> [Exercise details]: Read the lines that follow and tally those with the word "points"; give the number and nothing else.

> [Dataset records]:

---*---

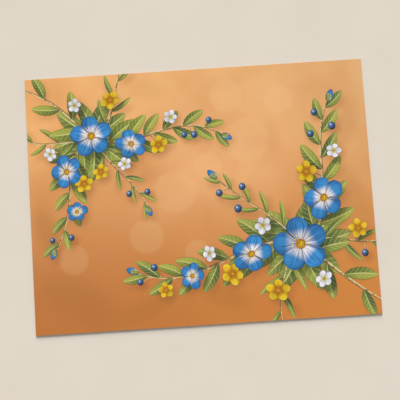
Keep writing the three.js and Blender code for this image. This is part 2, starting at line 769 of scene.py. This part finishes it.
def add(tree, kind, inputs=None, **settings):
    """Adds a node. An input is a plain value, an output socket, or a node for its first output."""
    made = tree.nodes.new("ShaderNode" + kind)
    for name, value in settings.items():
        setattr(made, name, value)
    for socket, value in (inputs or {}).items():
        if isinstance(value, bpy.types.Node):
            value = next(output for output in value.outputs if output.enabled)
        if isinstance(value, bpy.types.NodeSocket):
            tree.links.new(value, made.inputs[socket])
        else:
            made.inputs[socket].default_value = value
    return made


def new_material(name):
    material = bpy.data.materials.new(name)
    material.use_nodes = True
    material.node_tree.nodes.clear()
    return material, material.node_tree


def close_material(tree, surface):
    add(tree, "OutputMaterial", {"Surface": surface})


# %% [markdown]
# A few kinds of node come back in every material, so each has a short name of its own. A ramp
# turns a value that runs from start to end into one that runs from first to last, and stays
# level beyond both. Noise is given by the width of its patches.

# %% Nodes that come back
def object_place(tree):
    return add(tree, "TexCoord").outputs["Object"]


def stored(tree, name):
    return add(tree, "Attribute", attribute_name=name).outputs["Fac"]


def maths(tree, operation, *values):
    return add(tree, "Math", dict(enumerate(values)), operation=operation)


def distance(tree, first, second):
    return add(tree, "VectorMath", {0: first, 1: second}, operation="DISTANCE").outputs["Value"]


def ramp(tree, value, start, end, first=0.0, last=1.0, smooth=False):
    limits = {"From Min": start, "From Max": end, "To Min": first, "To Max": last}
    way = "SMOOTHSTEP" if smooth else "LINEAR"
    return add(tree, "MapRange", {"Value": value, **limits}, interpolation_type=way)


def noise(tree, place, width, detail):
    return add(tree, "TexNoise", {"Vector": place, "Scale": 1 / width, "Detail": detail})


def blend(tree, factor, first, second):
    return add(tree, "Mix", {"Factor": factor, 6: first, 7: second}, data_type="RGBA")


# %% [markdown]
# A satin laminate covers every ink. It is a clear polypropylene or polyester film of about
# 0.03 mm, rolled on hot, with an IOR near 1.5. It scatters a highlight wide and even, and under
# a lens it has a faint orange-peel grain. So each ink ends in the same surface, with the
# roughness of satin, slightly uneven where hands have polished it.

# %% The satin laminate
GRAIN = 0.7 * MM
POLISHED_PATCH = 30 * MM
SATIN = 0.44
UNEVEN = 0.05


def laminate(tree, colour):
    """The real grain is about 0.3 mm wide, and is drawn 0.7 mm wide so that it shows."""
    spot = object_place(tree)
    grain = noise(tree, spot, GRAIN, 1.0)
    peel = add(tree, "Bump", {"Height": grain, "Strength": 0.25, "Distance": 0.01 * MM})
    smear = noise(tree, spot, POLISHED_PATCH, 3.0)
    satin = ramp(tree, smear, 0.3, 0.7, SATIN - UNEVEN, SATIN + UNEVEN)
    surface = {"Base Color": colour, "Roughness": satin, "Normal": peel, "IOR": 1.5}
    return add(tree, "BsdfPrincipled", surface)


# %% [markdown]
# The film's ground is a soft, out-of-focus apricot, lighter above and deeper below, with wide
# mottling and a few pale discs, as in a picture whose background is blurred. A disc is given by
# its middle and radius in millimetres. The stored ovals darken the ground behind the sprays,
# which lifts them off it.
# At the very rim, knocks in daily use have bared specks of the white film under the ink.

# %% The ground of the print
GLOW_DISCS = [
    (-30, 6, 26), (10, 34, 17), (-66, -44, 21), (58, 62, 28),
    (98, 108, 18), (-8, -66, 15), (36, 116, 20), (-152, -66, 18),
]
DISC_STRENGTH = 0.12
CLOUD_WIDTH = 75 * MM
WHITE_RIM = 0.2 * MM
KNOCK_WIDTH = 8 * MM


def inside_edge(tree, along_axis, half_side):
    """How far past a side a place lies, on either side of the middle. Inside it is negative."""
    return maths(tree, "SUBTRACT", maths(tree, "ABSOLUTE", along_axis), half_side)


def blurred_ground(tree, spot, split):
    across = ramp(tree, split.outputs["X"], -half_length, half_length)
    down = ramp(tree, split.outputs["Y"], half_width, -half_width, smooth=True)
    upper = blend(tree, across, paint("F7BA78"), paint("E4B179"))
    lower = blend(tree, across, paint("BA7038"), paint("D1853A"))
    ground = blend(tree, down, upper, lower)

    glow_place = {"Vector": spot, "Location": (-0.15, -0.30, 0), "Scale": (6.0, 8.0, 0)}
    centred = add(tree, "Mapping", glow_place)
    reach = add(tree, "VectorMath", {0: centred}, operation="LENGTH").outputs["Value"]
    glow = ramp(tree, reach, 0.0, 1.0, 0.75, 0.0, smooth=True)
    ground = blend(tree, glow, ground, paint("F1B47A"))
    cloudy = ramp(tree, noise(tree, spot, CLOUD_WIDTH, 2.5), 0.38, 0.7, 0.0, 0.38)
    ground = blend(tree, cloudy, ground, paint("CB8140"))

    for x, y, radius in GLOW_DISCS:
        away = distance(tree, spot, (x * MM, y * MM, face_level))
        inner = radius * 0.80 * MM
        outer = radius * 1.08 * MM
        disc = ramp(tree, away, inner, outer, DISC_STRENGTH, 0.0, smooth=True)
        ground = blend(tree, disc, ground, paint("FBD6A2"))
    return ground


def apricot_print():
    material, tree = new_material("digital_print_under_satin_laminate")
    spot = object_place(tree)
    split = add(tree, "SeparateXYZ", {"Vector": spot})
    ground = blurred_ground(tree, spot, split)

    far = maths(tree, "MULTIPLY", stored(tree, "far_leaves"), 0.45)
    ground = blend(tree, far, ground, paint("A9702F"))
    shade = maths(tree, "MULTIPLY", stored(tree, "soft_shade"), 0.62)
    ground = blend(tree, shade, ground, paint("8E5426"))

    edge_x = inside_edge(tree, split.outputs["X"], half_length)
    edge_y = inside_edge(tree, split.outputs["Y"], half_width)
    edge = maths(tree, "MAXIMUM", edge_x, edge_y)
    rim = ramp(tree, edge, -WHITE_RIM, 0.0)
    knocked = ramp(tree, noise(tree, spot, KNOCK_WIDTH, 4.0), 0.52, 0.66, 0.05, 0.6)
    worn = maths(tree, "MULTIPLY", rim, knocked)
    ground = blend(tree, worn, ground, paint("F3DCC0"))
    close_material(tree, laminate(tree, ground))
    return material


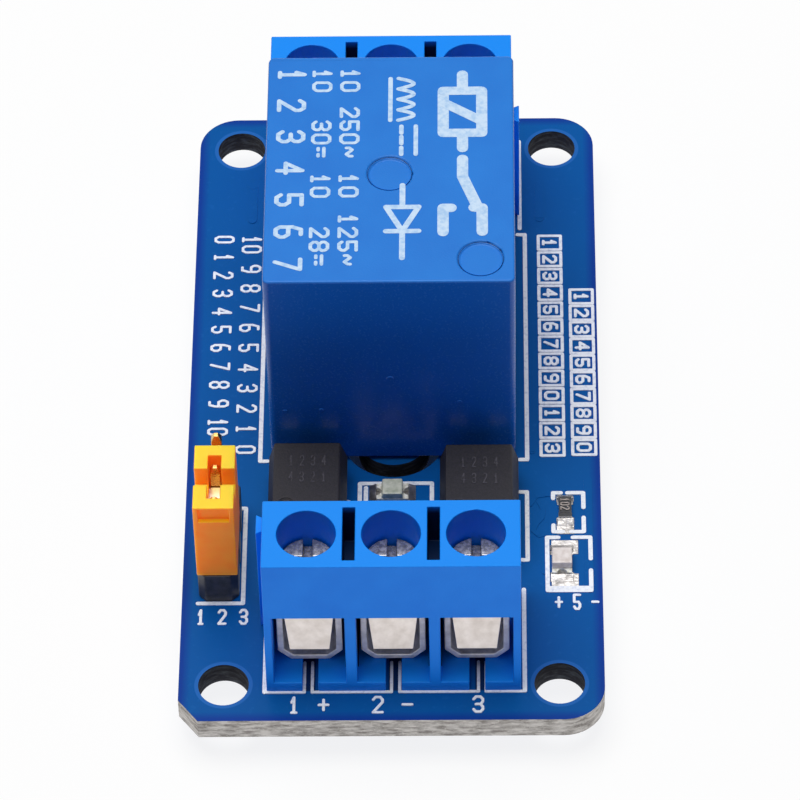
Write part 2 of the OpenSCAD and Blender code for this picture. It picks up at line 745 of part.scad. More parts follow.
module relay_no_terminal() {
    color("goldenrod") {
        contact_blade(-1, no_face_h - contact_t - blade_t);
        translate([0, contact_y, top_z + no_face_h - contact_t - eps])
            cylinder(d = contact_d, h = contact_t + eps);
    }
}

module relay_nc_terminal() {
    color("goldenrod") {
        contact_blade(1, nc_arm_h);
        opened() translate([0, contact_y, top_z + nc_face_h]) cylinder(d = contact_d, h = contact_t);
    }
}

module relay_armature() {
    l = coil_mid_y + pole_d / 2 - hinge_y;
    color("darkgray") opened() translate([-yoke_w / 2 + 0.3, hinge_y + 0.1, top_z + hinge_h])
        cube([yoke_w - 0.6, l, armature_t]);
}

module relay_contact_spring() {
    back = 0.4;
    color("goldenrod") opened() difference() {
        translate([-spring_w / 2, hinge_y - back, top_z + spring_low_h])
            cube([spring_w, contact_y + contact_d / 2 + 0.3 - hinge_y + back, spring_t]);
        translate([0, contact_y, top_z]) cylinder(d = contact_d / 2 + eps, h = relay_h);
    }
}

module relay_moving_contact() {
    color("silver") opened() translate([0, contact_y, top_z + spring_low_h]) {
        translate([0, 0, -contact_t]) cylinder(d = contact_d, h = contact_t);
        cylinder(d = contact_d / 2, h = spring_t);
        translate([0, 0, spring_t]) cylinder(d = contact_d, h = contact_t);
    }
}

// ---- jumper ----

module header_base() {
    c = header_cut;
    w = header_w / 2;
    l = header_pitch / 2;
    color("black") difference() {
        for (y = header_pin_ys) translate([header_x, y, top_z]) linear_extrude(header_h)
            polygon([[-w + c, -l], [w - c, -l], [w, -l + c], [w, l - c],
                [w - c, l], [-w + c, l], [-w, l - c], [-w, -l + c]]);
        for (p = header_pin_list) translate([p[0], p[1], top_z - 1])
            block(p[2] + eps, p[3] + eps, header_h + 2);
    }
}

module header_pins() {
    tip = 0.4;
    color("gold") for (p = header_pin_list) {
        pin(p, header_pin_h - tip);
        translate([p[0], p[1], top_z + header_pin_h - tip]) rotate([0, 0, 45])
            cylinder(d1 = p[2] * sqrt(2), d2 = p[2] * 0.6, h = tip, $fn = 4);
    }
}

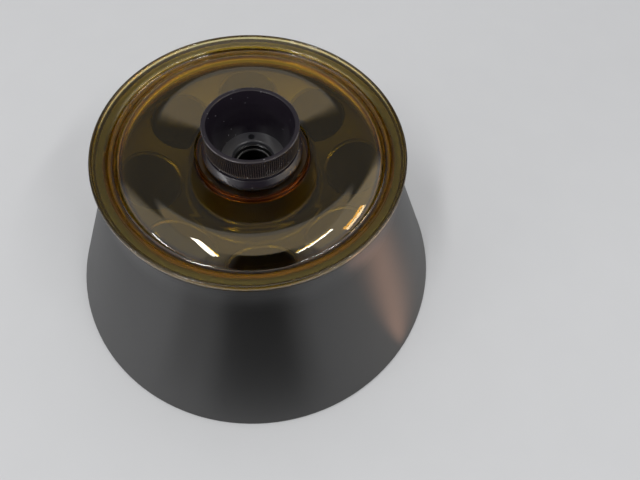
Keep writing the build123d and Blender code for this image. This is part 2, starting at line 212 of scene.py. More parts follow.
def lathe(name, outline, segments, relief=no_relief):
    """A closed solid turned about Z. relief gives a point's own radius, for knurls and threads."""
    mesh = bmesh.new()
    rings = []
    for point in outline:
        if point[0] < tiny:
            rings.append([mesh.verts.new((0, 0, point[1]))] * segments)
            continue
        turns = []
        for k in range(segments):
            angle = 2 * math.pi * k / segments
            radius = relief(point[0], point[1], angle)
            turns.append(mesh.verts.new((radius * math.cos(angle), radius * math.sin(angle), point[1])))
        rings.append(turns)
    for i, ring in enumerate(rings):
        following = rings[(i + 1) % len(rings)]
        for k in range(segments):
            after = (k + 1) % segments
            corners = list(dict.fromkeys([ring[k], ring[after], following[after], following[k]]))
            if len(corners) > 2:
                mesh.faces.new(corners)
    bmesh.ops.recalc_face_normals(mesh, faces=mesh.faces)
    data = bpy.data.meshes.new(name)
    mesh.to_mesh(data)
    mesh.free()
    piece = bpy.data.objects.new(name, data)
    bpy.context.scene.collection.objects.link(piece)
    shade(piece)
    return piece


def shade(piece):
    """Smooth shading, with creases where faces meet at more than the crease angle."""
    for polygon in piece.data.polygons:
        polygon.use_smooth = True
    piece.data.set_sharp_from_angle(angle=crease_angle)


def evenly(start, end, count):
    """Heights evenly from start to end, without the two ends."""
    return [start + (end - start) * i / count for i in range(1, count)]


def cut(piece, tools):
    """Cuts closed tools out of a piece, and deletes them."""
    for tool in tools:
        modifier = piece.modifiers.new("cut", "BOOLEAN")
        modifier.operation = "DIFFERENCE"
        modifier.solver = "EXACT"
        modifier.object = tool
    evaluated = piece.evaluated_get(bpy.context.evaluated_depsgraph_get())
    data = bpy.data.meshes.new_from_object(evaluated)
    piece.modifiers.clear()
    piece.data = data
    piece.data.name = piece.name
    for tool in tools:
        bpy.data.objects.remove(tool)
    shade(piece)


def drill(radius, bottom, top, x, y):
    """The tool for a straight hole."""
    tool = lathe("drill", [(0, bottom), (radius, bottom), (radius, top), (0, top)], drill_segments)
    tool.location = (x, y, 0)
    return tool


def thread(crest_radius, bottom, top, inward):
    """Relief for a helical thread between two heights, cut into a bore or a stem."""

    def relief(radius, height, angle):
        if not bottom - tiny <= height <= top + tiny or abs(radius - crest_radius) > thread_depth:
            return radius
        phase = (height / thread_pitch - angle / (2 * math.pi)) % 1
        depth = thread_depth * min(1, max(0, thread_steepness * abs(2 * phase - 1) - thread_flat))
        fade = min(1, (height - bottom) / thread_pitch, (top - height) / thread_pitch * 2)
        return radius - inward * depth * max(0, fade)

    return relief


# Lid
def make_lid():
    """The lid: rim, groove, dome, dish, recess, boss and spigot in one section."""
    flank = math.degrees(math.asin((lid_groove_bottom - dome_centre_height) / dome_round))
    foot = arc(dome_centre_radius, dome_centre_height, dome_round, flank, flank, 1)[0]
    inner_round = dome_round - lid_thickness
    inner_flank = math.degrees(math.asin((spigot_bottom_height - dome_centre_height) / inner_round))
    crown = 90 + math.degrees(dish_slope)
    start = arc(dome_centre_radius, dome_centre_height, dome_round, crown, crown, 1)[0]
    fall = math.tan(dish_slope)
    recess_edge = start[1] - (start[0] - recess_radius) * fall
    boss_root = start[1] - (start[0] - boss_radius) * fall - lid_thickness / math.cos(dish_slope)
    lip_radius = lid_radius - lid_lip_width
    corners = [
        (spigot_radius, spigot_bottom_height, moulded_edge),
        (spigot_radius, lid_seal_bottom - seal_groove_slack, 0),
        (lid_seal_floor, lid_seal_bottom - seal_groove_slack, moulded_edge),
        (lid_seal_floor, lid_seal_top + seal_groove_slack, moulded_edge),
        (spigot_radius, lid_seal_top + seal_groove_slack, 0),
        (spigot_radius, rim_height + air_gap, moulded_edge),
        (neck_radius - underside_inset, rim_height + air_gap, 0),
        (lid_radius, rim_height + air_gap, moulded_edge),
        (lid_radius, lid_rim_top, lip_round),
        (lip_radius, lid_rim_top, lip_round),
        (lip_radius, lid_flange_top, moulded_edge),
        (lid_groove_radius, lid_flange_top - lid_flange_fall, flange_round),
        (foot[0], foot[1], groove_round),
        *arc(dome_centre_radius, dome_centre_height, dome_round, flank + groove_turn, crown, dome_steps),
        (recess_radius, recess_edge, moulded_edge),
        (recess_radius, lid_seat_height - air_gap, recess_round),
        (lid_bore_radius, lid_seat_height - air_gap, moulded_edge),
        (lid_bore_radius, knob_seal_top + seal_groove_slack, 0),
        (knob_seal_floor, knob_seal_top + seal_groove_slack, moulded_edge),
        (knob_seal_floor, knob_seal_bottom - seal_groove_slack, moulded_edge),
        (lid_bore_radius, knob_seal_bottom - seal_groove_slack, 0),
        (lid_bore_radius, boss_bottom_height, moulded_edge),
        (boss_radius, boss_bottom_height, moulded_edge),
        (boss_radius, boss_root, boss_round),
        *arc(dome_centre_radius, dome_centre_height, inner_round, crown, inner_flank, dome_steps),
    ]
    lid = lathe("lid_clear", rounded(corners), lid_segments)
    paint(lid, amber_plastic())
    # The faces under the overhanging edge get a second, opaque dark brown material: painted shade for the
    # dark seen through the lid's edge.
    lid.data.materials.append(amber_underside_painted_shade())
    for polygon in lid.data.polygons:
        x, y, z = polygon.center
        overhangs = math.hypot(x, y) > neck_radius - underside_inset
        if overhangs and z < rim_height + 2 * air_gap:
            polygon.material_index = 1
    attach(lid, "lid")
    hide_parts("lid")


# Knob
def knurl(radius, height, angle):
    """Straight ribs round the knob's grip, run out at both ends."""
    if abs(radius - knurl_crest_radius) > tiny:
        return radius
    run_out = min(1, (knurl_top - height) / knurl_lead, (height - knurl_bottom) / knurl_lead)
    phase = (angle / (2 * math.pi) * knurl_ribs) % 1
    return radius - knurl_depth * max(0, run_out) * abs(2 * phase - 1)


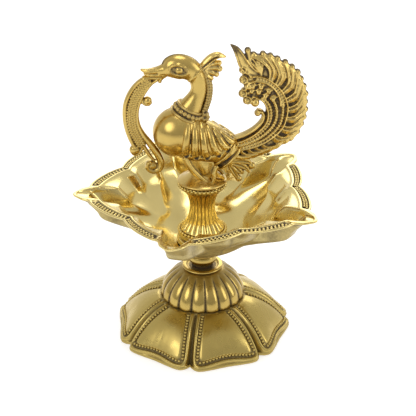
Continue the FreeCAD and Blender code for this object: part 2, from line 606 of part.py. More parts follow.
def build_bird():
    """The bird's castings, each cut back where the one before it already stands."""
    plinth_solid = bird_plinth.Shape
    stud_hole = Part.makeCylinder(size("stud_radius"), size("trunk_top_z"), Vector(0, 0, 1))
    body = less(torso(0.0).fuse(neck_and_head()), [plinth_solid, stud_hole])
    neck_lean = math.radians(62)
    ring_centre, ring_axis = Vector(-7.6, 0, 141.2), Vector(math.cos(neck_lean), 0, math.sin(neck_lean))
    ring_radius, ring_thick = 7.6, 2.0
    necklace = Part.makeTorus(ring_radius, ring_thick, ring_centre, ring_axis)
    necklace = less(necklace, [body])
    mane = less(fused([rod([(0.0, 164.5), (2.6, 159.5), (3.6, 153.5), (2.8, 147.0), (0.8, 141.5)], 1.9),
                       ball(0.4, 136.8, 2.9)]), [body, necklace])
    crest = less(slab([[(-5.0, 169.0), (3.5, 173.5), (9.0, 174.7), (13.8, 172.0)],
                       [(13.8, 172.0), (11.3, 167.5), (9.5, 162.4), (6.0, 158.4)],
                       [(6.0, 158.4), (0.0, 160.0)], [(0.0, 160.0), (-5.0, 169.0)]],
                      size("crest_thick")), [body, mane])
    skin = torso(size("wing_thick"))
    wings = [less(skin.common(wing_blank(side)), [body, necklace, mane]) for side in (-1, 1)]
    rear = torso(size("band_thick")).common(
        slab([[(25.0, 122.0), (22.0, 125.0)], [(22.0, 125.0), (-2.0, 101.0)], [(-2.0, 101.0), (1.0, 98.0)],
              [(1.0, 98.0), (25.0, 122.0)]], 40.0))
    band = less(rear, [plinth_solid, stud_hole, body] + wings)
    legs = [less(leg_blank(side), [plinth_solid, body, band] + wings) for side in (-1, 1)]
    tail = less(tail_blank(), [plinth_solid, body, band] + wings)
    plume = slab([[(13.5, 109.5), (20.0, 110.2), (26.0, 111.0), (29.8, 106.0), (28.6, 100.2)],
                  [(28.6, 100.2), (24.8, 101.8), (21.4, 95.8)], [(21.4, 95.8), (17.8, 101.5), (11.5, 106.5)],
                  [(11.5, 106.5), (13.5, 109.5)]], size("plume_thick"))
    plume = less(plume, [plinth_solid, body, band, tail] + wings)
    scroll = less(scroll_blank(), [body])
    return [
        add_casting("bird_body", body), add_casting("necklace", necklace), add_casting("neck_mane", mane),
        add_casting("crest", crest), add_casting("wing_left", wings[0]), add_casting("wing_right", wings[1]),
        add_casting("rear_band", band), add_casting("leg_left", legs[0]), add_casting("leg_right", legs[1]),
        add_casting("tail", tail), add_casting("lower_plume", plume), add_casting("beak_scroll", scroll),
    ]


# ---------------------------------------------------------------- build, check and write
pieces = [
    build_skirt(), build_dome(), build_collar(),
    ring("base_washer", "bore_radius", "base_washer_radius", "base_washer_z", "dome_roof_z"),
    build_nut(),
    ring("stem_washer", "bore_radius", "stem_washer_radius", "recess_z", "spool_foot_z"),
    build_spool(),
    build_stud("stem_stud", "stem_stud_foot_z", "stem_stud_start_z", "stem_stud_bevel_z", "stem_stud_top_z"),
    ring("bowl_gasket_lower", "bore_radius", "lower_gasket_radius", "spool_top_z", "bowl_seat_z"),
    build_bowl(),
    ring("bowl_gasket_upper", "bore_radius", "upper_gasket_radius", "bowl_floor_z", "pillar_foot_z"),
    build_pillar(),
    ring("bird_washer", "bore_radius", "bird_washer_radius", "pillar_top_z", "plinth_foot_z"),
]
bird_plinth = build_plinth()
pieces.append(bird_plinth)
pieces.append(build_stud("bird_stud", "bird_stud_foot_z", "bird_stud_start_z", "bird_stud_bevel_z", "bird_stud_top_z"))
pieces += build_bird()
doc.recompute()

for item in doc.Objects:
    if "Invalid" in item.State or "Error" in item.State:
        raise RuntimeError("%s did not build: %s" % (item.Label, item.State))
for piece in pieces:
    if piece.Shape.isNull() or not piece.Shape.isValid():
        raise RuntimeError("%s has no valid shape" % piece.Label)
for piece in pieces:
    piece.Shape.exportStep("parts/%s.step" % piece.Label)
    bounds = piece.Shape.BoundBox
    print("%-18s %8.1f mm3  x %6.1f %6.1f  y %6.1f %6.1f  z %6.1f %6.1f" % (
        piece.Label, piece.Shape.Volume, bounds.XMin, bounds.XMax, bounds.YMin, bounds.YMax, bounds.ZMin, bounds.ZMax))
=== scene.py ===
import json
import math
import bpy
import numpy as np
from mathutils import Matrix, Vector


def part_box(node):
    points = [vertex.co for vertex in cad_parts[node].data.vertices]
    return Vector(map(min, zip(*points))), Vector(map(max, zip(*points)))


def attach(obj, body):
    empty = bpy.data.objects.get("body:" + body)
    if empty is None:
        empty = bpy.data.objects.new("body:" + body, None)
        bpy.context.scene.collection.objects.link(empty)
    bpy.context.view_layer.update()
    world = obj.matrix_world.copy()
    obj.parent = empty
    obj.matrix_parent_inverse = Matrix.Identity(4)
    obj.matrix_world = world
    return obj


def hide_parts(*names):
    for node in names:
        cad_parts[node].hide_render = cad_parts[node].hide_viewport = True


# Looks of the brass standing oil lamp. Shapes are worked out in millimetres and scaled to metres
# when a mesh is made.

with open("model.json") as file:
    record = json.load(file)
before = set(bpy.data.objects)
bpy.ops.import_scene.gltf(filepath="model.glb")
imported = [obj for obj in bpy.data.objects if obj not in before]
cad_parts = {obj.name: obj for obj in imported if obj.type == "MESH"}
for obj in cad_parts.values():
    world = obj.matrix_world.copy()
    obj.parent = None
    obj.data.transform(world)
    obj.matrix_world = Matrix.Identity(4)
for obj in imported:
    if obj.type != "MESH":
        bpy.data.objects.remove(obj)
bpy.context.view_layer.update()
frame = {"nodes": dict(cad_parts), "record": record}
MM = 0.001


def span(node):
    """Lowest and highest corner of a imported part, in millimetres."""
    low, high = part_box(node)
    return np.array(low) / MM, np.array(high) / MM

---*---

> [Response]: 2